GIVEN DATA
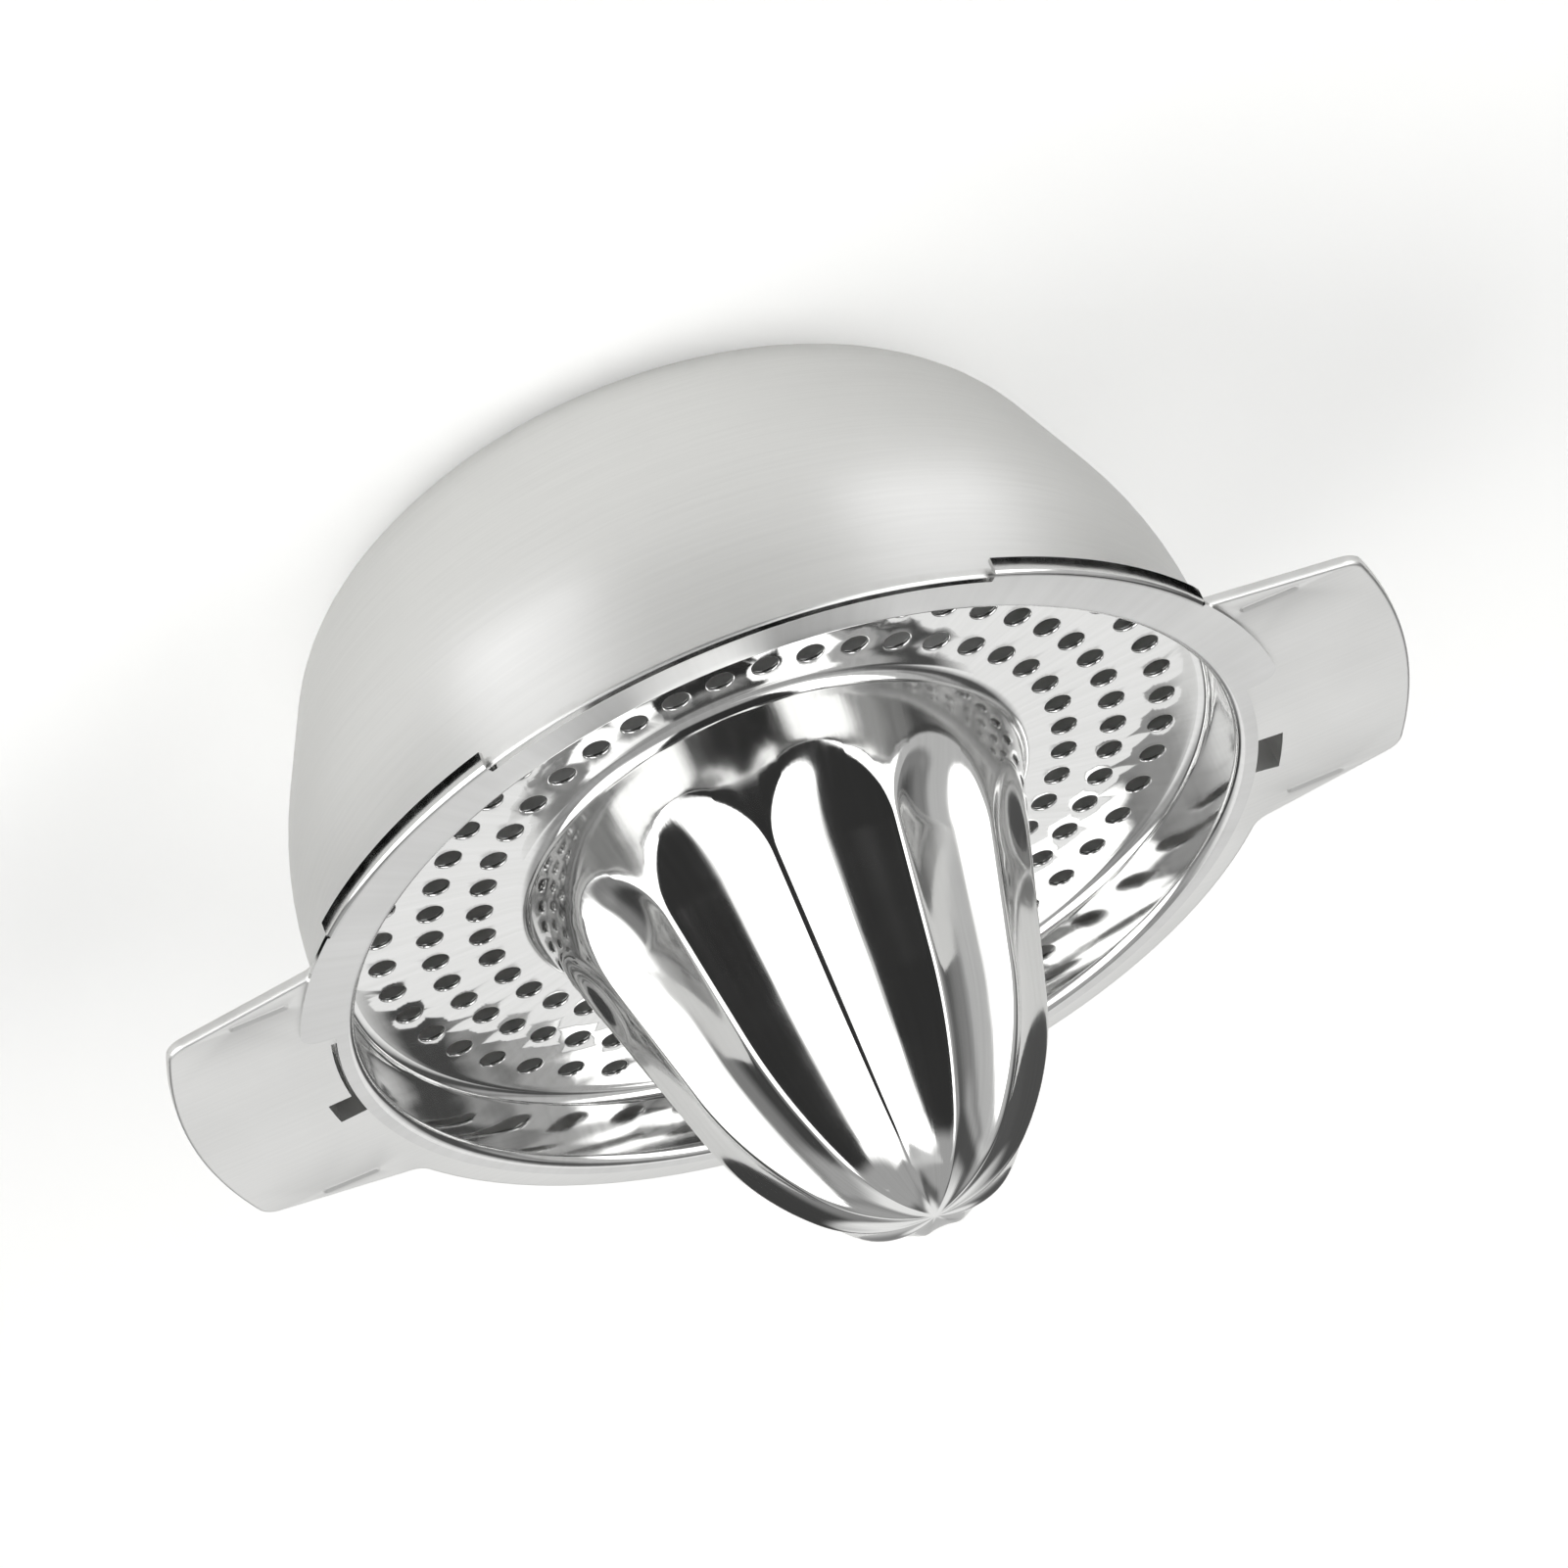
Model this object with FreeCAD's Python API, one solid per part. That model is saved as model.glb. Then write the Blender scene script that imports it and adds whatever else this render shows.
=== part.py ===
import FreeCAD
import Part
import os
from math import acos, atan2, ceil, cos, degrees, radians, sin, sqrt, tan
from FreeCAD import Rotation, Vector

# A hand citrus squeezer in stainless sheet: a deep bowl with two flat handles,
# and a loose strainer with a fluted reaming cone that drops into its mouth.
# X runs along the handles, the camera side of the strainer's lugs is -Y, +Z is up.
# The origin is the centre of the bowl's flat base, on the table. Millimetres.

# Sheet
sheet = 0.55                  # thickness of both pressings

# Bowl
bowl_height = 47.1            # table to the top of the flange
bowl_radius = 52.2            # outside of the upright part of the wall
bowl_upright = 11.1           # depth of that part, from the flange down to the bend
bowl_taper = 22.2             # degrees that the lower wall leans in
base_corner = 14.0            # inside radius between the lower wall and the base
waist_bend = 43.6             # inside radius between the lower wall and the upright part
mouth_bend = 0.5              # radius under the flange, at the mouth

# Flange and handles, one plate with its edge turned down
flange_width = 3.7            # beyond the bowl's wall
edge_drop = 1.15              # height of the turned-down edge
edge_bevel = 0.3
handle_reach = 71.0           # bowl's axis to the outer end of a handle
handle_root_width = 49.0
handle_end_width = 41.6
handle_corner = 2.8
handle_root_corner = 2.5      # inner corner where a handle meets the flange
crease_length = 7.0           # short stiffening creases beside the root
crease_start = 54.2
crease_side = 20.7            # each side of the handle's middle
crease_radius = 1.0
crease_depth = 0.22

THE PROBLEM
The lines to collect are those holding the string "that"; copy them all.

PROBLEM SOLUTION
Model this object with FreeCAD's Python API, one solid per part. That model is saved as model.glb. Then write the Blender scene script that imports it and adds whatever else this render shows.
# and a loose strainer with a fluted reaming cone that drops into its mouth.
bowl_upright = 11.1           # depth of that part, from the flange down to the bend
bowl_taper = 22.2             # degrees that the lower wall leans in